Use the randomized response technique? Just instruct the responder to pick a specific choice. Can even randomize that specific choice.

• Phil says:

I don’t like that sort of check because it is a little insulting to the more serious respondents.

11. Zathras says:

With 8+4 > 3, I wonder if there were people skimming the question and saw 13 instead of 3. My first millisecond glance had my brain register it as 13. I don’t know why–maybe asking about comparing 8+4 and 13 makes more intuitive sense?

• Lord says:

It is bound to be true under some modulus but they never ask me which.

12. Elin says:

Diane Ravitch sometimes claims that on the NAEP high school seniors just pick all the same answers because they know it doesn’t mean anything. http://dianeravitch.net/2014/02/13/kids-whats-the-matter-with-kids-today/.

One I was asked to analyze some surveys where the forms had been dropped off at people’s homes and picked up the next day.
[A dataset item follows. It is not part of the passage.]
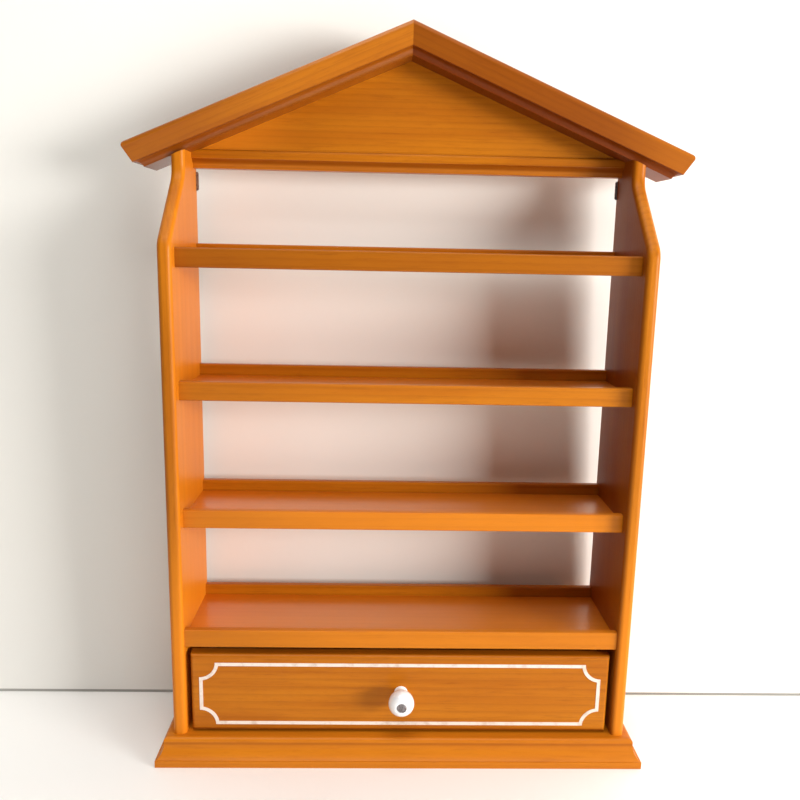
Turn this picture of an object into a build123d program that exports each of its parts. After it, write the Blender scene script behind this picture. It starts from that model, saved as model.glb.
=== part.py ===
from build123d import *
import math
import os

# House-shaped display bookcase with four shelves, a gable roof and one shallow drawer.
#
# Millimetres. X runs to the right, Y from the front to the back, Z up. The origin is the centre
# of the base board's underside.

os.makedirs("parts", exist_ok=True)

# ---- Driving dimensions -------------------------------------------------------------------

body_width = 330.0          # across the outer faces of the side panels
panel_thickness = 9.5       # 3/8 inch boards
panel_depth = 82.4
neck_depth = 36.9           # the panels' narrow top, under the roof
shoulder_height = 371.7     # where the panels' front edge turns back at 45 degrees
shoulder_radius = 14.0
panel_front_round = 3.5

base_width = 352.2
base_depth = 93.2
base_thickness = 19.8       # 3/4 inch boards
base_band = 5.2             # plain band at the foot of the routed edge
base_cove = 4.6             # how far the cove goes in
cove_point = (0.68, 0.36)   # a point of the cove, as shares of its width and its height
base_bead = 2.6             # radius of the bead above the cove
routed_step = 0.9           # the small ledges of the routed edges

roof_thickness = 19.8       # 3/4 inch boards
roof_half_width = 198.4     # ridge to the tip of an eave
roof_depth = 39.9
ridge_height = 520.6
eave_height = 437.1         # top edge at the tip
roof_band = 15.0            # height of the fascia above the routed cove
roof_lean = 2.2             # how far the fascia's foot is behind its top
roof_cove = 4.0             # how far the cove goes in
roof_nose = 3.2             # radius of the fascia's top edge

shelf_lip_tops = [368.0, 278.2, 186.7, 99.8]    # from the top shelf down
shelf_lip_setbacks = [10.1, 10.1, 10.1, 3.0]    # from the panels' front edge
strip_height = 13.2         # the lips and the rails
strip_thickness = 6.0
strip_round = 1.2
shelf_thickness = 5.0
shelf_drop = 6.0            # from a lip's top down to the board
rail_rise = 2.2             # from a lip's top up to the rail's top

gable_thickness = 12.7      # 1/2 inch board
gable_rail_height = 12.9
gable_rail_band = 6.2       # plain band above the rail's cove
gable_rail_cove = 4.1
gable_rail_nose = 2.0       # radius of the rail's top edge
gable_rail_thickness = 15.1
gable_rail_bottom = 423.4
gable_rail_brad_rise = 4.3  # from the rail's underside up to its brads

drawer_front_width = 303.6
drawer_front_bottom = 21.2
drawer_front_height = 59.9
drawer_front_thickness = 9.5
drawer_front_setback = 3.0  # from the panels' front edge
drawer_front_round = 2.2
tray_height = 48.0
tray_thickness = 6.0
tray_rebate = 4.0           # how deep the tray's sides enter the front
tray_floor_height = 6.0     # from the sides' lower edge to the floor panel
tray_floor_thickness = 3.0
tray_groove = 2.5           # how deep the floor panel enters the boards around it
running_gap = 0.3           # under and behind the closed drawer

line_half_width = 145.8     # painted border, outer edge
line_bottom = 26.2
line_top = 74.8
line_notch = 11.5           # radius of the concave corners
line_stroke = 2.5
line_thickness = 0.25

knob_height = 52.2
knob_radius = 9.2
knob_length = 21.0
knob_head_middle = 14.8     # from the drawer's face to the widest part of the head
knob_face_radius = 4.4
knob_foot_radius = 4.9
knob_neck_radius = 4.3
knob_neck_length = 3.6
knob_foot_taper = 0.5       # how much the radius falls for each mm in front of the foot
screw_radius = 2.0          # M4
screw_clearance = 0.15
screw_head_radius = 3.4
screw_head_height = 2.2
screw_head_round = 0.8
screw_slot_width = 0.9
screw_slot_depth = 1.0
screw_spare = 1.5           # length that shows behind the nut
washer_radius = 4.5
washer_thickness = 0.8
nut_across_flats = 7.0
nut_thickness = 3.2

eye_height = 414.8          # hanger plates, let in flush behind the tops of the side panels
eye_radius = 2.1
eye_pocket_radius = 3.0     # room in the panel's edge for a nail's head
eye_pocket_depth = 6.0
plate_width = 10.0
plate_height = 13.4
plate_thickness = 1.2
plate_corner = 1.5
plate_reach = 1.8           # how far a plate shows inside its panel
plate_screw_spacing = 9.0
plate_screw_radius = 0.9
plate_screw_head_radius = 1.8
plate_screw_length = 12.0

base_screw_radius = 1.7
base_screw_head_radius = 3.4
base_screw_length = 42.0
base_screw_inset = 18.0     # from the front and the back of the panel

brad_radius = 0.6
brad_length = 20.0
brad_set = 1.0              # how far a brad's head is set below the surface
roof_brad_length = 30.0
# Places of the brads along the edge they hold, as shares of its length.
shelf_brad_shares = (0.2, 0.8)
bay_back_brad_shares = (0.3, 0.7)
roof_brad_shares = (0.25, 0.75)
tray_brad_shares = (0.35, 0.8)

# ---- Sizes that follow ----------------------------------------------------------------------

back = base_depth / 2
panel_front = back - panel_depth
outer_face = body_width / 2
inner_face = outer_face - panel_thickness
panel_middle = (outer_face + inner_face) / 2
neck_front = back - neck_depth
half_base = base_width / 2

roof_pitch = math.atan2(ridge_height - eave_height, roof_half_width)
soffit_ridge = ridge_height - roof_thickness / math.cos(roof_pitch)
soffit_right = Plane(
    origin=(0, 0, soffit_ridge), z_dir=(math.sin(roof_pitch), 0, math.cos(roof_pitch))
)
soffit_left = Plane(
    origin=(0, 0, soffit_ridge), z_dir=(-math.sin(roof_pitch), 0, math.cos(roof_pitch))
)

rail_front = back - strip_thickness
drawer_face = panel_front + drawer_front_setback
drawer_front_back = drawer_face + drawer_front_thickness
tray_bottom = base_thickness + running_gap
tray_end = rail_front - running_gap
tray_half_width = drawer_front_width / 2
tray_start = drawer_front_back - tray_rebate
floor_bottom = tray_bottom + tray_floor_height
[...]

On some of the grid questions people had just drawn a straight line down the “Strongly agree” column.

• zbicyclist says:

I admit it. If the survey states “this will take less than 5 minutes of your time” I give them about 8 minutes and then figure if they are @#\$% with me, I’ll @#\$% with them.

I am not ashamed of this. Poorly designed surveys are a plague on the nation.

13. Phil says:

There are some great suggestions to ensure quality responses in this webinar: https://www.youtube.com/watch?v=PVWJg2vVwpU

14. dmk38 says:

isn’t the first thing to ask whether this a noise problem or a bias problem? People who answer randomly are noise. People who answer “perversely” could create bias. But that’s a problem closely related to “demand effects” & the like; a well designed study should be able to rule out that the effect was a consequence of subjects deliberately trying to generate a particular outcome– whether to “please” the researcher or shock him or her (or more likely aid & abet the researcher in generating a shocking bogus result). Bottom line is to design the study in a manner that gives you & other reasonable people confidence that disruptive subjects could only have created noise & not bias.

And then live w/ it; if you try to remove “noisy” subjects to improve the strength or “significance” of your result, there is too big a risk you’ll throw out subjects whose only offense is that they didn’t behave consistent with your hypothesis.

15. Jay Verkuilen says:

There is a literature on misclassification. A good book on measurement error will discuss it, for instance, John Buonacorsi’s Measurement Error: Models, Methods, and Applications, CRC Press, 2010. I forget what he says about it exactly but he put a lower bound on such categorical responses being accurate of 1% even when respondents are being careful just due to slips. I would suspect that really casually and unimportant questions such as the ones listed here would be an order of magnitude larger, and indeed they are.

16. Stephanie says:

can we judge anything by responses to the 4 questions in the article? Perhaps, the questions about having a twin made sense in the context of the questionnaire – but maybe not . The last 2 questions are ,, nonsensical, & respondents are answering in the spirit of the question. Ask a silly question…

Perhaps, it’s important that researchers ask questions that make sense to survey takers.